In 1978, he started 3 games in place of the injured Harvey Martin and Jethro Pugh. He made 3 key plays in the NFC championship game against the Los Angeles Rams, forcing a fumble from running back John Cappelletti, stopped Pat Haden's quarterback draw short of a first down, which contributed to a missed field goal and pressured Haden into an interception. Cole also started in Super Bowl XIII in place of injured Pugh, tying a record with 5 Super Bowl appearances.

In 1979, he was set to replace retired Pugh at left defensive tackle, but opened the season at left defensive end in place of Ed "Too Tall" Jones, who unexpectedly retired to pursue boxing. When John Dutton became the regular left defensive end for the last four games. Cole switched back to left defensive tackle. During his career, he made some of the biggest defensive plays in the history of the Cowboys franchise. Probably his most famous play, was the tackle of hall of famer-to-be John Riggins for a two-yard loss on third-and-two late in the game, that set up one of the most dramatic wins in Cowboys history on December 16. As it turned out, it was the last of Roger Staubach's comebacks. In that game he also had 10 tackles and 2 unofficial sacks.

In 1980, he started 16 games at left defensive tackle ahead of Dutton. On March 26, 1981, he announced his retirement, becoming along with D.D. Lewis, the first three-decade Cowboys in franchise history. He is one of only eight NFL players that appeared in five Super Bowls: (V, VI, X, XII and XIII). Cole helped the Cowboys win 2 Super Bowls and 5 NFC Championships.

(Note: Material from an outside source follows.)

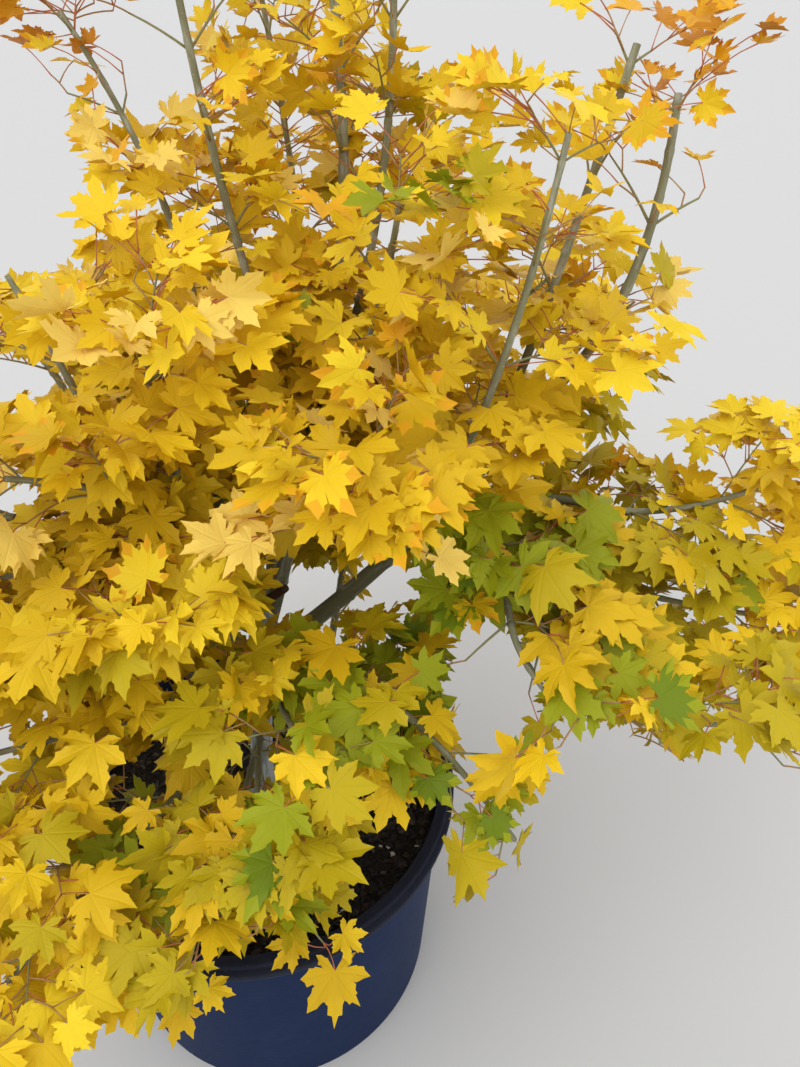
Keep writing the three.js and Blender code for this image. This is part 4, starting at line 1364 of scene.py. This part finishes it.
def settle_leaves(name, data, taken):
    """Hang the leaves of a mass, and leave out those that don't fit.

    A leaf is left out where it would be in the pot, in a limb or outside the mass's reach, where it would
    close an opening or hide a shown stem or a pruned end, where its twig crosses an opening, or on top of a
    leaf that is already there."""
    draw, twigs = data["draw"], data["twigs"]
    leaves = hung_blades(data["leaves"], draw)
    root, heart, along = leaves["root"], leaves["heart"], leaves["along"]
    size = leaves["size"][:, None]
    count = len(root)
    middle = heart + along * size * BLADE_MIDDLE
    wing = unit(np.cross(leaves["facing"], along)) * size * BLADE_SIDE
    stem = stems[name][0].at(np.linspace(0, 1, STEM_PROBES))
    in_reach = nearest(middle, stem) < MASSES[name][2] + SOLID_LEAF * REACH_SHARE
    filled = FULLNESS.get(name, 1) * mix(*FILLED, share_past(root[:, 2], *BARE))
    by_tip = (np.linalg.norm(root - stem[-1], axis=1) < TIP_KEPT) & (name not in PRUNED)
    keep = in_reach & ((draw.uniform(0, 1, count) < filled) | by_tip)
    keeps_off = draw.uniform(0, 1, count) < SHOWN_SHARE
    for point in (heart, middle, heart + along * size, middle + wing, middle - wing):
        over_pot = np.hypot(point[:, 0], point[:, 1]) < LIP_RADIUS + POT_ROOM
        keep &= ~(over_pot & (point[:, 2] < POT_HEIGHT + POT_ROOM + BLADE_ROOM))
        keep &= nearest(point, limb_probes) > LIMB_ROOM
        seen, depth = in_photo(point)
        beside = np.linalg.norm(seen[:, None] - shown_at[None], axis=-1) < SHOWN_BESIDE
        keep &= ~(keeps_off & (beside & (depth[:, None] < shown_depth[None])).any(1))
        at_cut = np.linalg.norm(seen[:, None] - cut_at[None], axis=-1) < CUT_BESIDE
        keep &= ~(at_cut & (depth[:, None] < cut_depth[None] + CUT_DEPTH)).any(1)
        keep &= ~in_opening(seen)
    probes = on_twig(twigs, np.tile(TWIG_PROBES, (len(twigs["root"]), 1)))
    blocked = np.append(in_opening(in_photo(probes)[0]).any(1), False)
    keep &= ~blocked[leaves["twig"]]
    spaced(middle, keep, taken)
    return {key: values[keep] for key, values in leaves.items()}


def tint_weights(place):
    """How likely each tint is at a place, by the shares in its table. Amber and scorched are dealt apart."""
    x, _, z = place.T

    def nearness(middle, reach):
        return np.exp(-(((place - middle) / reach) ** 2).sum(-1))

    green = np.max([nearness(*patch) for patch in GREEN_PATCHES], axis=0)
    low = np.clip((LOW[0] - z) / LOW[1], 0, 1)
    olive = low * np.clip(OLIVE_LEAST + (x - OLIVE_RIGHT[0]) / OLIVE_RIGHT[1], OLIVE_LEAST, 1)
    # Paler tints at the upper left are painted light, and the deeper gold in the crown's core is painted
    # shade.
    left = np.clip((PAINTED_LIGHT_LEFT[0] - x) / PAINTED_LIGHT_LEFT[1], 0, 1) * share_past(z, *PAINTED_LIGHT_LEFT_UP)
    fields = [np.ones(len(x)), share_past(z, *TINTS_UP), low, left, nearness(*PAINTED_SHADE_CORE), olive, green, green**2]
    shares = np.array([row for _, row in LEAF_TINTS.values() if row])
    return np.maximum(np.stack(fields, axis=1) @ shares.T, 0)


dry_tips = np.array([MASSES[name][1] for name in DRY_SHOOTS])


def deal_tints(leaves, sprays, draw):
    """A tint for each leaf and one for its ends: drawn for its whole spray, and now and then for itself."""
    weights = tint_weights(sprays)
    order = np.cumsum(weights, axis=1) / weights.sum(1, keepdims=True)
    by_spray = (draw.uniform(0, 1, len(sprays))[:, None] > order).sum(1)
    tint = by_spray[leaves["spray"]]
    count = len(tint)
    own = (draw.uniform(0, 1, count)[:, None] > order[leaves["spray"]]).sum(1)
    tint = np.where(draw.uniform(0, 1, count) < OWN_TINT, own, tint)
    high = share_past(leaves["heart"][:, 2], *TINTS_UP)
    luck = draw.uniform(0, 1, count)
    dry = nearest(leaves["heart"], dry_tips) < DRY_REACH
    tint = np.where(luck < AMBER[0] + AMBER[1] * high + AMBER[2] * dry, TINTS.index("leaf_amber"), tint)
    tint = np.where(luck < SCORCHED * dry, TINTS.index("leaf_scorched"), tint)
    sound = np.array([TINTS.index(SOUND_END.get(name, name)) for name in TINTS])
    burnt = np.array([TINTS.index(SCORCHED_END.get(name, SCORCHED_ELSE)) for name in TINTS])
    burns = draw.uniform(0, 1, count) < END_BURNT[0] + END_BURNT[1] * high + END_BURNT[2] * dry
    return tint, np.where(burns, burnt[tint], sound[tint])


def leaf_stalks(leaves):
    """Corners and triangles of stalks: each sets out from its root and bends over to its heart on a quadratic
    arc."""
    root, heart = leaves["root"], leaves["heart"]
    bend = root + leaves["out"] * (np.linalg.norm(heart - root, axis=1) * STALK_BEND)[:, None]
    t = np.linspace(0, 1, len(STALK_RADII))[None, :, None]
    spines = root[:, None] * (1 - t) ** 2 + bend[:, None] * 2 * t * (1 - t) + heart[:, None] * t**2
    return bars(round_rings(spines, np.tile(STALK_RADII, (len(root), 1)), STALK_SIDES))


def add_foliage(name, node, leaves, blade, which, pale):
    """Blades and their stalks as one piece. blade is what blades() gives, and pale tells the pale stalks."""
    corners, faces, _, flat = blade
    stalk_corners, stalk_faces = leaf_stalks(leaves)
    blade_corners, blade_faces = many(corners, faces)
    stalk_which = np.repeat(len(leaf_materials) + pale, len(stalk_faces) // len(corners))
    foliage = add_mesh(
        name,
        np.vstack([blade_corners, stalk_corners]),
        np.vstack([blade_faces, stalk_faces + len(blade_corners)]),
        [*leaf_materials, stalk_red, stalk_pale],
        which=np.concatenate([which, stalk_which]),
        flat=np.vstack([np.tile(flat, (len(corners), 1)), np.zeros((len(stalk_corners), 2))]),
    )
    part(foliage, node)


def make_foliage(name, data, leaves, sprays):
    """The leaves of a mass with their stalks as one piece, its twigs as another and its stem as a third."""
    draw, node = data["draw"], "leaves_" + name
    blade = blades(*[leaves[key] for key in ("heart", "along", "facing", "roll", "size")], draw)
    tint, end_tint = deal_tints(leaves, sprays, draw)
    which = np.where(blade[2][None], end_tint[:, None], tint[:, None])
    pale = draw.uniform(0, 1, len(tint)) < STALK_PALE
    add_foliage("foliage_" + name, node, leaves, blade, which.ravel(), pale)
    make_twigs(name, node, data["twigs"], data["main"], leaves)
    rings, lay = limb_rings(*stems[name], SHOOT_SHAPE, draw)
    corners, faces = bars(rings)
    cut = np.zeros(len(faces))
    if name in PRUNED:
        cut[-SHOOT_SHAPE[0] :] = 1
    looks = [barks["shoot_bark"], cut_wood]
    stem = add_mesh("stem_" + name, corners, faces, looks, which=cut, lay=bars(lay)[0])
    part(stem, node)


def make_twigs(name, node, twigs, main, leaves):
    """The twigs of a mass that carry leaves, each up to its last leaf or finer twig. The first main ones
    leave the stem or the limb, and the finer ones leave them."""
    carried = leaves["twig"] >= 0
    reached = np.zeros(len(twigs["root"]))
    np.maximum.at(reached, leaves["twig"][carried], leaves["at"][carried])
    parent = np.arange(len(reached)) % main
    np.maximum.at(reached, parent[main:], np.where(reached[main:] > 0, twigs["from"][main:], 0))
    used = np.flatnonzero(reached > 0)
    twigs = {key: values[used] for key, values in twigs.items()}
    share = np.linspace(0, 1, TWIG_POINTS) * reached[used][:, None]
    radius = np.maximum(mix(twigs["radius"][:, None], TWIG_TIP_RADIUS, share), TWIG_TIP_RADIUS)
    corners, faces = bars(round_rings(on_twig(twigs, share), radius, TWIG_SIDES))
    which = np.repeat(used >= main, len(faces) // len(used))
    part(add_mesh("twigs_" + name, corners, faces, [twig_olive, twig_brown], which=which), node)


def make_crown():
    """Every mass of leaves."""
    grown = grow()
    mains = [{key: data["twigs"][key][: data["main"]] for key in ("root", "out")} for data in grown.values()]
    sprays = np.concatenate([main["root"] + main["out"] * SPRAY_MIDDLE for main in mains])
    taken = {}
    total = 0
    for name, data in grown.items():
        leaves = settle_leaves(name, data, taken)
        total += len(leaves["root"])
        make_foliage(name, data, leaves, sprays)
    print("leaves", total)


def make_lip_sprays():
    """The sprays over the pot's lip: twigs that arch out of their stem and down, a stalk to each leaf."""
    draw = np.random.default_rng(LIP_SEED)
    stem = stems[LIP_STEM][0]
    twigs = [bowed(stem.at(share)[0], tip, LIP_TWIG_BOW) for share, tip, _ in LIP_SPRAYS]
    rows = [(twig, *row) for twig, (_, _, leaves) in zip(twigs, LIP_SPRAYS) for row in leaves]
    carriers, heart, along, size, tint = zip(*rows)
    facing = np.tile(unit(np.array(LIP_FACING)), (len(rows), 1))
    along = np.array(along)
    along = unit(along - facing * (along * facing).sum(1, keepdims=True))
    ends, outs = (np.vstack(column) for column in zip(*((twig.at(1), twig.toward(1)) for twig in carriers)))
    leaves = {"root": ends, "out": outs, "heart": np.array(heart)}
    blade = blades(leaves["heart"], along, facing, np.zeros(len(rows)), np.array(size), draw)
    which = np.repeat([TINTS.index(name) for name in tint], len(blade[1]))
    node = "leaves_" + LIP_STEM
    add_foliage("foliage_over_lip", node, leaves, blade, which, np.zeros(len(rows), bool))
    t = np.linspace(0, 1, LIP_TWIG_POINTS)
    radii = np.tile(mix(*LIP_TWIG_RADII, t), (len(twigs), 1))
    rings = round_rings(np.stack([twig.at(t) for twig in twigs]), radii, TWIG_SIDES)
    part(add_mesh("twigs_over_lip", *bars(rings), [twig_olive]), node)


add_camera()
add_stage()
make_pot()
make_mulch()
make_chips()
make_limbs()
make_crown()
make_lip_sprays()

He played in 26 total playoff games, a record when he retired.

As an athlete, he was said to be very smart and versatile, playing different positions along the defensive line during his career. He was a member of the "Zero Club" which prided itself on performing behind the scenes. Their first rule, "Thou Shalt Not Seek Publicity", kept their members (Cole, Blaine Nye and Pat Toomay) out of the limelight.

Cole was overshadowed as a defensive lineman by not one, but two generations of great players: first Lilly, Pugh and George Andrie; then White, Martin and Jones. Cole started at left end for the Cowboys in their first two Super Bowls, Super Bowl V (a loss to the Baltimore Colts) and Super Bowl VI (a 24–3 victory over the Miami Dolphins). In Super Bowl X vs. the Pittsburgh Steelers, Cole moved to right tackle to replace the retired Lilly and allow youngsters Martin and Jones to start at end.

The NFL didn't start recognizing quarterback sacks as an official stat until 1982, however, the Cowboys have their own records, dating back before the 1982 season. Although he was known as a run specialist, he had the athletic ability to be unofficially credited with a career total of 60 sacks. With 15 sacks, he is also tied with Willie Townes for the third most sacks (behind DeMarcus Ware and Harvey Martin) recorded by a Cowboys player in his first two years in the NFL.

Cole scored 4 touchdowns during his career (3 interception returns and 1 fumble return), all coming against the rival Washington Redskins. His 3 interceptions returns for touchdowns, is tied for second in Cowboys history. During his last season, he returned an interception for a touchdown against the Redskins on November 23, 1980. When he retired after playing 13 seasons, asked about the 11-year hiatus between his third and fourth NFL touchdowns, he replied: "Anyone can have an off decade".

==Personal life==
After his football career he became a real estate developer. In 2012, he joined other retired players to file a concussion-related lawsuit against the NFL.